On the other hand, for the United States and the European countries, black is not the primary ethnic group. Those candidates are distinctly not representative of the majority.
Looking at South America in such reductive terms such as "all spanish" is applying an American lens to a continent that doesn't use it. A pure White woman will not be accepted as the same as the brownish one among her countrymen, even if she is native to it because she is so rare. Most of these Nations aren't like the US/Canada where our Natives are basically gone and people have to look for 1/124th blood to be part of it.
Using Guatemala for example, almost half their population is pure Native at around 43~%. The Mixed population is around 56~% and have a majority of their bloodlines as Native, not Spanish. That girl up there is probably rarer in her country than a black person in one of top row. (Honestly given her name, she is almost certainly an immigrant of some sort).
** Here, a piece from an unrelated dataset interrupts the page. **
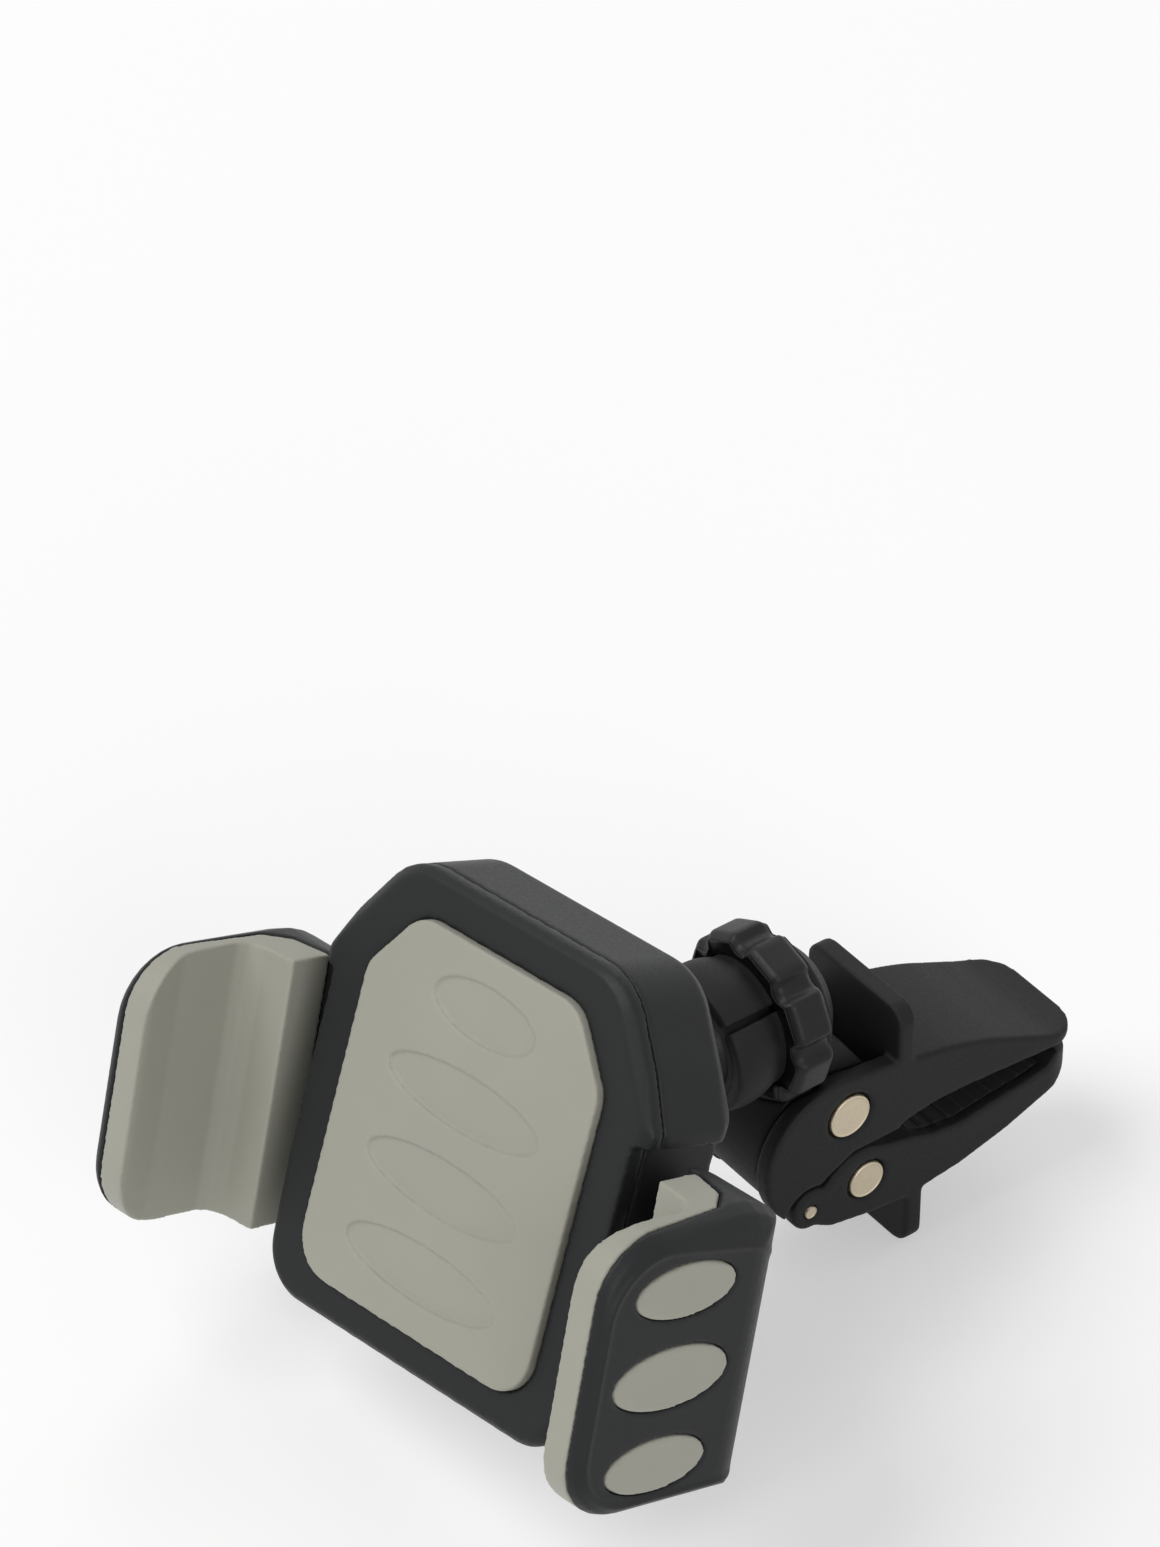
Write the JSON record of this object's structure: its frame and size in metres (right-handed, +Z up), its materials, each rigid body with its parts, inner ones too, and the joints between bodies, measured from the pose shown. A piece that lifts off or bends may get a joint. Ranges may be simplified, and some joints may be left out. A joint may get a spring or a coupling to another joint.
{
  "type": "air vent phone holder",
  "caption": "Car air-vent phone holder: a scissor clip with rubber-lined jaws, a ball joint with a lobed grip ring, and a cradle whose two padded jaws are geared together.",
  "frame": {"origin": "on the blade slot of the clip, midway across its width and 10 mm in from the tips of its lower jaw's rubber, where a vent blade is gripped", "axes": "+X along the clip's rivets to the right seen from the cradle's side, +Y into the vent, +Z up, away from the lower jaw"},
  "size_m": [0.0832, 0.1069, 0.0679],
  "materials": {
    "charcoal_shell": "satin",
    "charcoal_clip": "satin",
    "grey_silicone": "matt",
    "black_rubber": "matt",
    "rivet_metal": "satin",
    "steel": "satin",
    "gear_plastic": "satin"
  },
  "bodies": {
    "clip": {"clip_base": "charcoal_clip", "upper_jaw": "charcoal_clip", "upper_grip": "black_rubber", "base_rivet": "rivet_metal", "hinge_pin": "rivet_metal"},
    "lower_jaw": {"lower_jaw": "charcoal_clip", "lower_grip": "black_rubber", "jaw_rivet": "rivet_metal", "clip_spring": "steel"},
    "collar": {"grip_ring": "charcoal_clip"},
    "liner": {"ball_liner": "black_rubber"},
    "ball": {"ball_stud": "charcoal_clip", "stud_washer": "steel", "stud_nut": "steel"},
    "cradle": {"rear_cover": "charcoal_shell", "front_cover": "charcoal_shell", "rest_pad": "grey_silicone", "cover_screws": "steel", "pinion_washer": "steel"},
    "pinion": {"pinion": "gear_plastic"},
    "right_arm": {"right_rack": "gear_plastic", "right_jaw": "charcoal_shell", "right_pad": "grey_silicone", "right_screw": "steel"},
    "left_arm": {"left_rack": "gear_plastic", "left_jaw": "charcoal_shell", "left_pad": "grey_silicone", "left_screw": "steel"}
  },
  "joints": [
    {"name": "jaw_open", "type": "hinge", "parent": "clip", "child": "lower_jaw", "pos_m": [0, -0.02585, -0.00556], "axis": [-1, 0, 0], "range_deg": [0, 20], "stiffness_Nm_per_rad": 0.6, "springref_deg": -20.05},
    {"name": "ring_turn", "type": "hinge", "parent": "clip", "child": "collar", "pos_m": [0, -0.027, 0.019], "axis": [0, -1, 0], "range_deg": [0, 330]},
    {"name": "ball_swing", "type": "hinge", "parent": "clip", "child": "liner", "pos_m": [0, -0.034, 0.019], "axis": [0, 1, 0], "continuous": true},
    {"name": "ball_tilt", "type": "hinge", "parent": "liner", "child": "ball", "pos_m": [0, -0.034, 0.019], "axis": [0.9973, 0, -0.0732], "range_deg": [-8, 44]},
    {"name": "cradle_turn", "type": "hinge", "parent": "ball", "child": "cradle", "pos_m": [0, -0.034, 0.019], "axis": [0.0301, -0.9116, 0.4099], "continuous": true},
    {"name": "right_slide", "type": "slide", "parent": "cradle", "child": "right_arm", "axis": [0.9884, 0.0882, 0.1236], "range_m": [-0.003, 0.012]},
    {"name": "left_slide", "type": "slide", "parent": "cradle", "child": "left_arm", "axis": [-0.9884, -0.0882, -0.1236], "range_m": [-0.003, 0.012]},
    {"name": "pinion_spin", "type": "hinge", "parent": "cradle", "child": "pinion", "pos_m": [0.00349, -0.0645, 0.01287], "axis": [-0.0301, 0.9116, -0.4099], "range_deg": [-30, 116]}
  ],
  "couplings": [
    {"joint": "left_slide", "follows": "right_slide", "ratio": 1},
    {"joint": "pinion_spin", "follows": "right_slide", "rad_per_m": 166.67}
  ]
}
The numbers for the others are similar, though they all have very different demographic breakdowns because of how touchy of a subject it is (Colombia seems to not even separate mixed and white).
We all know the black ones are picked for political reasons, but most non-white nation's "beauty contests" are equally non-representative for a completely different reason.
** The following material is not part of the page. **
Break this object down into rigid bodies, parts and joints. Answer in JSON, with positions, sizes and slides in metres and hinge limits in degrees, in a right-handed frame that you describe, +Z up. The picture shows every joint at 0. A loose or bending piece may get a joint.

So you're saying that Miss Guatemala would not be recognized as coming from her country's primary ethnic group?
Not this Ms Guatemala. But checking past title holders, Guatemalans select beauty over their admixture spectrum.
This means the women are hot and range from dark featured mestizas (2011) to very light skinned nearly white, whether representative of the majority or not.
As it should be.
Well considering you are using the metric of "Recognize" then unlikely. Both internally and externally. Unless you want to point out the secret history of the Mayans looking incredibly white.
Any of the other ones, their name would give some credence to the claim. But Ivana has a slavic first name and a traditional Scot/Brit last.
That is a good point. So as not to generalize about "South America" I was trying to pick a specific example. But I wasn't even paying attention to her name.
Miss Colombia sounds Spanish. Would Colombians recognize her as part of their primary ethnic group or would they think of her as a member of some minority? This is an honest question, since I don't know.
For me, just taking Mexico as an example since that's a country I know more about, I would recognize a white person, a native person, and a mixed person as being part of the Latino ethnic group that I perceive as the primary group of Mexico. But of course that is my outsider American perspective.